A FIELD IN ENGLAND is an incredibly brilliant and haunting film. While it may look like a psychedelic horror movie, like WITCH FINDER GENERAL, in reality it is a very straightforward film based very directly on the English Civil War itself.
O'Neill, the Irish alchemist who tries to enslave Whitehead and his friends, is clearly based on the English monarch Charles I. Like Charles, O'Neill is an arrogant man who claims not only total earthly power, but the right to pass judgment on men and to interfere with the cosmos itself. Just as Charles I saw himself as chosen by God (not the people) to rule as an absolute monarch, so O'Neill sees himself as a god on earth.
Whitehead, the timid religious scholar who attempts to bring O'Neill to justice, represents the Puritan conscience of England. His evolution in the film from a meek, submissive cowardly man to a military hero parallels the way the Puritans themselves evolved from a hunted, despised minority to a powerful army of spiritual and political authority, able to recreate England in their own image.

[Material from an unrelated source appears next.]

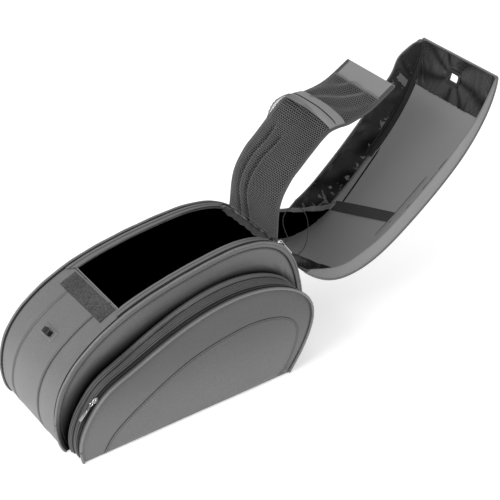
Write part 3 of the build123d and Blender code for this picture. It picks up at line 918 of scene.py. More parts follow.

What the movie does is not just to imitate history but to reflect on its deeper meaning. Notice how the earthy, ignorant common soldiers switch their allegiance in the course of the nightmarish conflict in the field. At first they feel great contempt for Whitehead, the Puritan. They ridicule his "soft hands" and laugh when he is degraded and tortured and forced to run on a leash like a dog. In the same way, the English of Shakespeare's time (like Shakespeare himself) tended to regard the Puritans as a joke. But over time, as O'Neill proves more and more arrogant and unstable, the soldiers (like the English common people) begin to respond to Whitehead's efforts to awaken their sense of justice and their own moral dignity. By the end of the film, even the lowliest and most ignorant of the soldiers is willing to sacrifice his own life in Whitehead's cause, and Whitehead himself has changed from a pitiful outsider to the leader of the tiny band of "rebels." The fall of O'Neil parallels the fall of Charles I, just as the rise of Whitehead mirrors the success of the Puritan revolution.